WHAT IS BEING ASKED =
Show all lines of the listing that hold the word "into".

DATA ROWS =
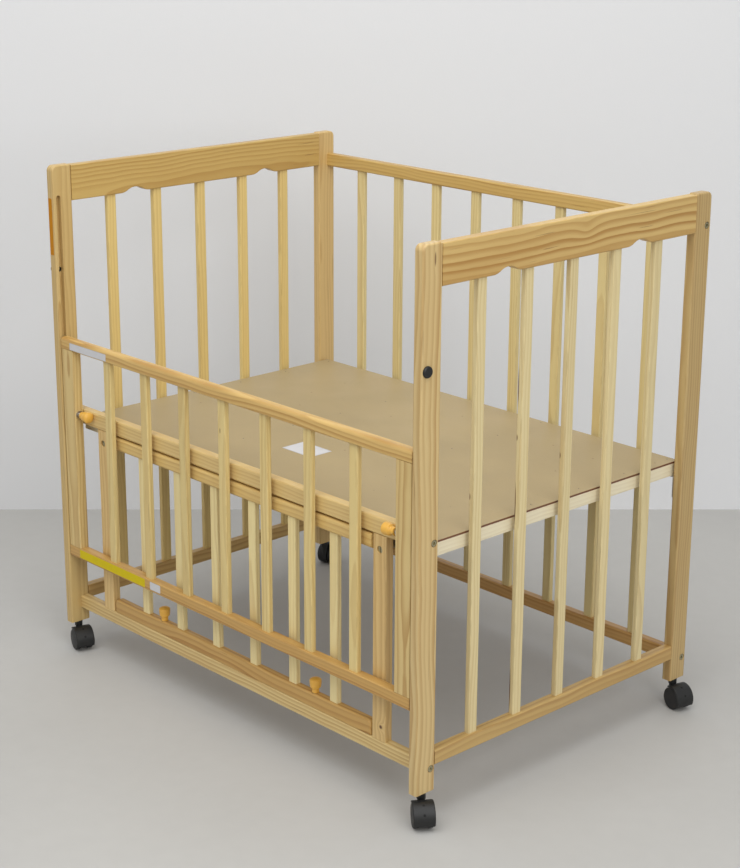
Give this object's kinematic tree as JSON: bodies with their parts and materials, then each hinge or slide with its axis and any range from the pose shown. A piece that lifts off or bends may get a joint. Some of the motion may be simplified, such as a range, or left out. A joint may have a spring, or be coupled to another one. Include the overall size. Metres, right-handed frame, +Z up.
{
  "type": "baby crib",
  "caption": "Small wooden baby crib with slatted sides, a drop gate on spring plungers, a hinged slatted door below it, a flat bed board and swivel casters.",
  "frame": {"origin": "on the floor below the middle of the four posts", "axes": "+X to the right along the length, +Y to the back, away from the drop gate, +Z up"},
  "size_m": [0.9937, 0.7026, 0.913],
  "materials": {
    "pine": "satin clear lacquer",
    "pale_pine": "raw planed",
    "hardboard": "smooth hardboard",
    "zinc_steel": "zinc plated",
    "yellow_zinc": "yellow zinc",
    "yellow_plastic": "moulded gloss",
    "black_plastic": "moulded satin"
  },
  "bodies": {
    "frame": {"left_front_post": "pine", "left_back_post": "pine", "right_front_post": "pine", "right_back_post": "pine", "left_top_rail": "pine", "right_top_rail": "pine", "end_bottom_rails": "pine", "left_end_slats": "pine", "right_end_slats": "pine", "frame_dowels": "pale_pine", "back_top_rail": "pine", "back_bottom_rail": "pine", "back_slats": "pine", "front_middle_rail": "pine", "front_bottom_rail": "pine", "door_jambs": "pine", "bed_board": "hardboard", "bed_long_rails": "pale_pine", "bed_cross_rails": "pale_pine", "bed_brackets": "zinc_steel", "bracket_screws": "zinc_steel", "frame_bolts": "yellow_zinc", "jamb_studs": "zinc_steel", "barrel_nuts": "yellow_zinc", "caster_sockets": "black_plastic", "catch_bushes": "black_plastic"},
    "gate": {"gate_top_rail": "pine", "gate_bottom_rail": "pine", "gate_stiles": "pine", "gate_slats": "pine", "gate_guide_pins": "zinc_steel", "plunger_bushes": "zinc_steel"},
    "door": {"door_top_rail": "pine", "door_bottom_beam": "pine", "door_slats": "pine", "door_pivot_pins": "zinc_steel"},
    "left_plunger": {"left_plunger_knob": "yellow_plastic", "left_plunger_pin": "zinc_steel"},
    "left_lift": {"left_lift_knob": "yellow_plastic", "left_lift_pin": "zinc_steel"},
    "right_plunger": {"right_plunger_knob": "yellow_plastic", "right_plunger_pin": "zinc_steel"},
    "right_lift": {"right_lift_knob": "yellow_plastic", "right_lift_pin": "zinc_steel"},
    "left_front_caster": {"left_front_caster_body": "black_plastic", "left_front_caster_stem": "zinc_steel"},
    "left_front_wheels": {"left_front_caster_wheels": "black_plastic", "left_front_caster_axle": "zinc_steel"},
    "left_back_caster": {"left_back_caster_body": "black_plastic", "left_back_caster_stem": "zinc_steel"},
    "left_back_wheels": {"left_back_caster_wheels": "black_plastic", "left_back_caster_axle": "zinc_steel"},
    "right_front_caster": {"right_front_caster_body": "black_plastic", "right_front_caster_stem": "zinc_steel"},
    "right_front_wheels": {"right_front_caster_wheels": "black_plastic", "right_front_caster_axle": "zinc_steel"},
    "right_back_caster": {"right_back_caster_body": "black_plastic", "right_back_caster_stem": "zinc_steel"},
    "right_back_wheels": {"right_back_caster_wheels": "black_plastic", "right_back_caster_axle": "zinc_steel"}
  },
  "joints": [
    {"name": "gate_slide", "type": "slide", "parent": "frame", "child": "gate", "axis": [0, 0, 1], "range_m": [0, 0.26]},
    {"name": "door_hinge", "type": "hinge", "parent": "frame", "child": "door", "pos_m": [0, -0.3005, 0.4305], "axis": [1, 0, 0], "range_deg": [0, 40]},
    {"name": "left_plunger_pull", "type": "slide", "parent": "gate", "child": "left_plunger", "axis": [1, 0, 0], "range_m": [0, 0.01], "stiffness_N_per_m": 400, "springref_m": -0.008},
    {"name": "right_plunger_pull", "type": "slide", "parent": "gate", "child": "right_plunger", "axis": [-1, 0, 0], "range_m": [0, 0.01], "stiffness_N_per_m": 400, "springref_m": -0.008},
    {"name": "left_lift_slide", "type": "slide", "parent": "door", "child": "left_lift", "axis": [0, 0, 1], "range_m": [-0.005, 0]},
    {"name": "right_lift_slide", "type": "slide", "parent": "door", "child": "right_lift", "axis": [0, 0, 1], "range_m": [-0.005, 0]},
    {"name": "left_front_swivel", "type": "hinge", "parent": "frame", "child": "left_front_caster", "pos_m": [-0.461, -0.3115, 0], "axis": [0, 0, 1], "continuous": true},
    {"name": "left_front_roll", "type": "hinge", "parent": "left_front_caster", "child": "left_front_wheels", "pos_m": [-0.44515, -0.31608, 0.02], "axis": [0.2773, 0.9608, 0], "continuous": true},
    {"name": "left_back_swivel", "type": "hinge", "parent": "frame", "child": "left_back_caster", "pos_m": [-0.461, 0.3115, 0], "axis": [0, 0, 1], "continuous": true},
    {"name": "left_back_roll", "type": "hinge", "parent": "left_back_caster", "child": "left_back_wheels", "pos_m": [-0.46637, 0.3271, 0.02], "axis": [-0.9455, -0.3256, 0], "continuous": true},
    {"name": "right_front_swivel", "type": "hinge", "parent": "frame", "child": "right_front_caster", "pos_m": [0.461, -0.3115, 0], "axis": [0, 0, 1], "continuous": true},
    {"name": "right_front_roll", "type": "hinge", "parent": "right_front_caster", "child": "right_front_wheels", "pos_m": [0.47442, -0.3211, 0.02], "axis": [0.5821, 0.8131, 0], "continuous": true},
    {"name": "right_back_swivel", "type": "hinge", "parent": "frame", "child": "right_back_caster", "pos_m": [0.461, 0.3115, 0], "axis": [0, 0, 1], "continuous": true},
    {"name": "right_back_roll", "type": "hinge", "parent": "right_back_caster", "child": "right_back_wheels", "pos_m": [0.47699, 0.30743, 0.02], "axis": [0.247, 0.969, 0], "continuous": true}
  ]
}
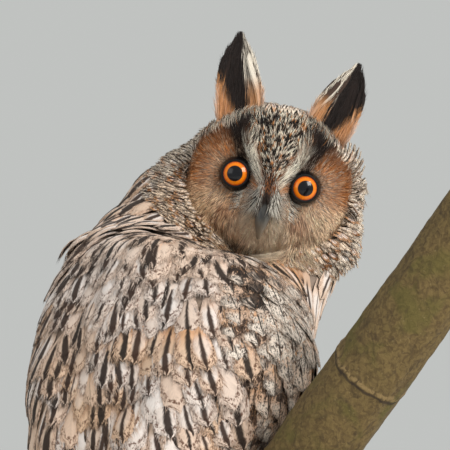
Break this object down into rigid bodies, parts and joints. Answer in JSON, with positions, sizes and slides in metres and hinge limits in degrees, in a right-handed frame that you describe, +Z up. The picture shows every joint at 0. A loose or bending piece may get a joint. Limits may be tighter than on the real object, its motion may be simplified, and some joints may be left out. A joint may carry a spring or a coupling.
{
  "type": "long-eared owl",
  "caption": "Life-size still model of an eared owl gripping a cut branch, seen from behind with its head turned back over the shoulder, on a plain display stand.",
  "frame": {"origin": "on the floor, at the middle of the underside of the display base", "axes": "+Z up; the owl's back and its turned face are towards -Y; +X is to the right of someone who looks at the face"},
  "size_m": [0.2612, 0.2417, 0.3604],
  "materials": {
    "plumage": "matte feathers, buff and grey-white streaked dark brown",
    "face": "matte feathers, rufous facial disc with pale brows and a speckled rim",
    "tuft": "matte feathers, black-brown with buff and white edges",
    "downy": "short soft buff feathers",
    "iris": "wet glossy eye, orange iris round a blue-black pupil",
    "horn": "satin dark grey horn",
    "bark": "rough olive-brown bark",
    "board": "satin dark stained wood",
    "steel": "satin black paint"
  },
  "bodies": {
    "root": {"torso": "plumage", "neck": "plumage", "tail": "plumage", "head": "face", "bill_upper": "horn", "bill_lower": "horn", "left_eye": "iris", "left_ear_tuft": "tuft", "left_wing": "plumage", "left_leg": "downy", "left_foot": "downy", "left_claw_1": "horn", "left_claw_2": "horn", "left_claw_3": "horn", "left_claw_4": "horn", "right_eye": "iris", "right_ear_tuft": "tuft", "right_wing": "plumage", "right_leg": "downy", "right_foot": "downy", "right_claw_1": "horn", "right_claw_2": "horn", "right_claw_3": "horn", "right_claw_4": "horn", "perch_branch": "bark", "stand_base": "board", "stand_rod_front": "steel", "stand_rod_back": "steel"}
  },
  "joints": []
}
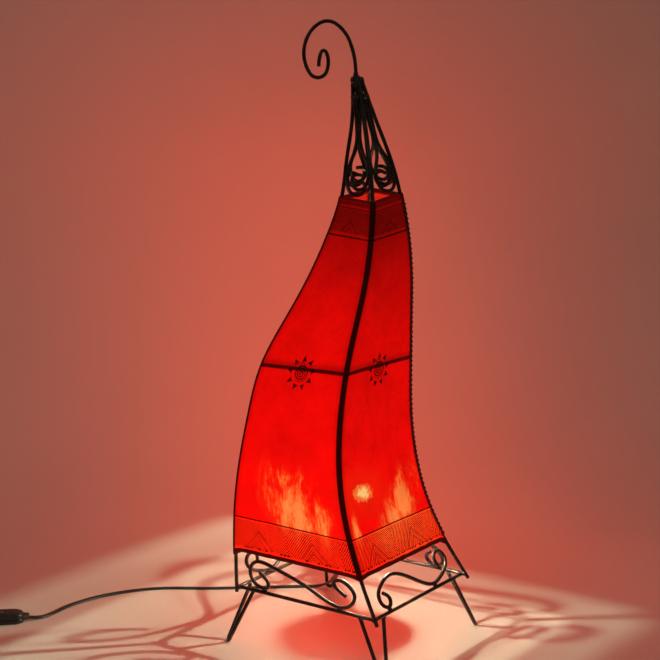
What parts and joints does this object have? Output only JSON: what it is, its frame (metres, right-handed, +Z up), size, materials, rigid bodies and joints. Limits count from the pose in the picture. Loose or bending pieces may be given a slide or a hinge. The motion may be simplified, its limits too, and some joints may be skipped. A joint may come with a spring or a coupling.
{
  "type": "moroccan table lantern",
  "caption": "Flame-shaped table lantern: bent iron frame with scroll base and crown, dyed goatskin shade, screw-in bulb, inline rocker switch and plug lead.",
  "frame": {"origin": "on the floor, under the centre of the bounding box of the lantern and its lead; the axis of the square base is at X +0.2089 m, Y 0", "axes": "+Z up, -Y towards the front rib, +X towards the laced rib, -X towards the plug"},
  "size_m": [0.716, 0.3586, 0.7028],
  "materials": {
    "wrought_iron": "dark hand-rubbed patina, worn to warm metal on the crests",
    "dyed_goatskin": "translucent dyed rawhide with drawn henna bands",
    "skin_lace": "twisted rawhide lace",
    "black_plastic": "fine moulded texture",
    "rocker_plastic": "semi-gloss",
    "brass": "rolled",
    "plated_steel": "nickel plated",
    "bulb_glass": "clear blown glass",
    "filament": "lit filament on its stem",
    "cable_sheath": "flexible sheath, slightly ribbed"
  },
  "bodies": {
    "lantern": {"rib_front": "wrought_iron", "rib_right": "wrought_iron", "rib_back": "wrought_iron", "rib_left": "wrought_iron", "base_ring": "wrought_iron", "shade_ring_bottom": "wrought_iron", "shade_ring_middle": "wrought_iron", "shade_ring_top": "wrought_iron", "leg_front": "wrought_iron", "leg_right": "wrought_iron", "leg_back": "wrought_iron", "leg_left": "wrought_iron", "base_scroll_front_right": "wrought_iron", "base_scroll_back_right": "wrought_iron", "base_scroll_back_left": "wrought_iron", "base_scroll_front_left": "wrought_iron", "crown_scroll_front_right_a": "wrought_iron", "crown_scroll_front_right_b": "wrought_iron", "crown_scroll_back_right_a": "wrought_iron", "crown_scroll_back_right_b": "wrought_iron", "crown_scroll_back_left_a": "wrought_iron", "crown_scroll_back_left_b": "wrought_iron", "crown_scroll_front_left_a": "wrought_iron", "crown_scroll_front_left_b": "wrought_iron", "finial_scroll": "wrought_iron", "holder_bridge": "wrought_iron", "shade_skin": "dyed_goatskin", "seam_lacing": "skin_lace", "holder_body": "black_plastic", "holder_nut_lower": "black_plastic", "holder_nut_upper": "black_plastic", "holder_cap": "black_plastic", "holder_thread_shell": "brass", "holder_contact": "brass", "flex_lamp": "cable_sheath", "flex_plug": "cable_sheath", "switch_base": "black_plastic", "switch_cover": "black_plastic", "switch_screw_a": "plated_steel", "switch_screw_b": "plated_steel", "plug_body": "black_plastic", "plug_pin_a": "plated_steel", "plug_pin_b": "plated_steel"},
    "bulb": {"bulb_cap": "brass", "bulb_glass": "bulb_glass", "bulb_stem": "filament"},
    "rocker": {"switch_rocker": "rocker_plastic"}
  },
  "joints": [
    {"name": "rocker_switch", "type": "hinge", "parent": "lantern", "child": "rocker", "pos_m": [-0.2001, 0.095, 0.0115], "axis": [0, 1, 0], "range_deg": [-18, 0]},
    {"name": "bulb_unscrew", "type": "slide", "parent": "lantern", "child": "bulb", "axis": [0, 0, 1], "range_m": [0, 0.034]}
  ]
}
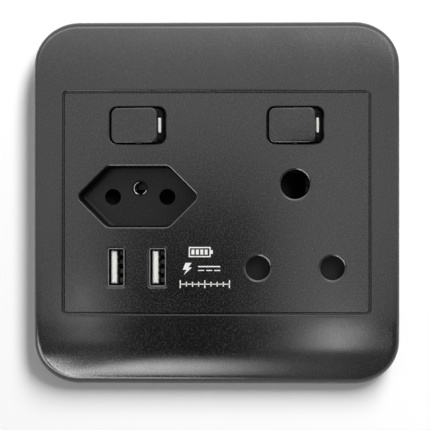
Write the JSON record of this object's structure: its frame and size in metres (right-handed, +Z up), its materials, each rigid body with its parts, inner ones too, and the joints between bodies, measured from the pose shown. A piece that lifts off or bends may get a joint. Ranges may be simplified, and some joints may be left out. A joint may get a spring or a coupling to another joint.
{
  "type": "usb wall socket",
  "caption": "Square wall plate with rocker switches, a hexagonal recessed socket, a large round-pin socket and USB charging ports.",
  "frame": {"origin": "middle of the square cover on the wall plane, midway between the two fixing holes", "axes": "+X to the right and +Z up as seen from the room, +Y into the wall"},
  "size_m": [0.125, 0.0477, 0.125],
  "materials": {
    "cover": "satin moulded, fine spark-eroded texture",
    "face": "fine matte moulded",
    "well": "smooth moulded",
    "rocker": "fine matte moulded",
    "white_mark": "smooth",
    "housing": "matte moulded",
    "yoke_steel": "zinc plated",
    "brass": "stamped and rolled",
    "silver": "polished contact metal",
    "steel": "zinc plated",
    "spring_steel": "drawn wire",
    "shutter": "smooth moulded",
    "port_metal": "dark nickel plated",
    "insulator": "smooth",
    "contact_metal": "plated",
    "board": "solder mask",
    "wound_core": "ferrite with a taped winding",
    "can": "drawn can",
    "chip": "moulded"
  },
  "bodies": {
    "socket_body": {"cover_frame": "cover", "socket_face": "face", "hex_insert": "well", "mounting_yoke": "yoke_steel", "rear_housing": "housing", "live_bar": "brass", "round_live_contact": "brass", "hex_live_contact": "brass", "neutral_bar": "brass", "earth_bar": "brass", "round_shutter_spring": "spring_steel", "hex_shutter_spring": "spring_steel", "usb_board": "board", "usb_feed_pins": "contact_metal", "usb_transformer": "wound_core", "usb_capacitor": "can", "usb_chip": "chip", "board_screws": "steel", "housing_screws": "steel", "left_fixed_button": "silver", "usb_left_shell": "port_metal", "usb_left_tongue": "insulator", "usb_left_contacts": "contact_metal", "right_fixed_button": "silver", "usb_right_shell": "port_metal", "usb_right_tongue": "insulator", "usb_right_contacts": "contact_metal", "live_terminal": "brass", "live_terminal_screw": "steel", "earth_terminal": "brass", "earth_terminal_screw": "steel", "neutral_terminal": "brass", "neutral_terminal_screw": "steel"},
    "round_slide": {"round_shutter": "shutter"},
    "hex_slide": {"hex_shutter": "shutter"},
    "left_rocker_body": {"left_rocker": "rocker", "left_rocker_mark": "white_mark", "left_plunger": "insulator", "left_plunger_spring": "spring_steel"},
    "left_bridge": {"left_moving_contact": "brass", "left_moving_button": "silver"},
    "right_rocker_body": {"right_rocker": "rocker", "right_rocker_mark": "white_mark", "right_plunger": "insulator", "right_plunger_spring": "spring_steel"},
    "right_bridge": {"right_moving_contact": "brass", "right_moving_button": "silver"}
  },
  "joints": [
    {"name": "left_rocker_pivot", "type": "hinge", "parent": "socket_body", "child": "left_rocker_body", "pos_m": [-0.0269, -0.008, 0.0264], "axis": [0, 0, 1], "range_deg": [0, 18]},
    {"name": "left_bridge_pivot", "type": "hinge", "parent": "socket_body", "child": "left_bridge", "pos_m": [-0.0269, 0.01184, 0.0264], "axis": [0, 0, 1], "range_deg": [-12.1, 0]},
    {"name": "right_rocker_pivot", "type": "hinge", "parent": "socket_body", "child": "right_rocker_body", "pos_m": [0.0269, -0.008, 0.0264], "axis": [0, 0, 1], "range_deg": [0, 18]},
    {"name": "right_bridge_pivot", "type": "hinge", "parent": "socket_body", "child": "right_bridge", "pos_m": [0.0269, 0.01184, 0.0264], "axis": [0, 0, 1], "range_deg": [-12.1, 0]},
    {"name": "round_shutter_slide", "type": "slide", "parent": "socket_body", "child": "round_slide", "axis": [-1, 0, 0], "range_m": [0, 0.0087], "stiffness_N_per_m": 50, "springref_m": -0.005, "deforming": ["round_shutter_spring"]},
    {"name": "hex_shutter_slide", "type": "slide", "parent": "socket_body", "child": "hex_slide", "axis": [0, 0, -1], "range_m": [0, 0.006], "stiffness_N_per_m": 50, "springref_m": -0.005, "deforming": ["hex_shutter_spring"]}
  ],
  "couplings": [
    {"joint": "left_bridge_pivot", "follows": "left_rocker_pivot", "ratio": -0.6667},
    {"joint": "right_bridge_pivot", "follows": "right_rocker_pivot", "ratio": -0.6667}
  ]
}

RIGHT ANSWER =
Break this object down into rigid bodies, parts and joints. Answer in JSON, with positions, sizes and slides in metres and hinge limits in degrees, in a right-handed frame that you describe, +Z up. The picture shows every joint at 0. A loose or bending piece may get a joint. Limits may be tighter than on the real object, its motion may be simplified, and some joints may be left out. A joint may carry a spring or a coupling.
  "frame": {"origin": "middle of the square cover on the wall plane, midway between the two fixing holes", "axes": "+X to the right and +Z up as seen from the room, +Y into the wall"},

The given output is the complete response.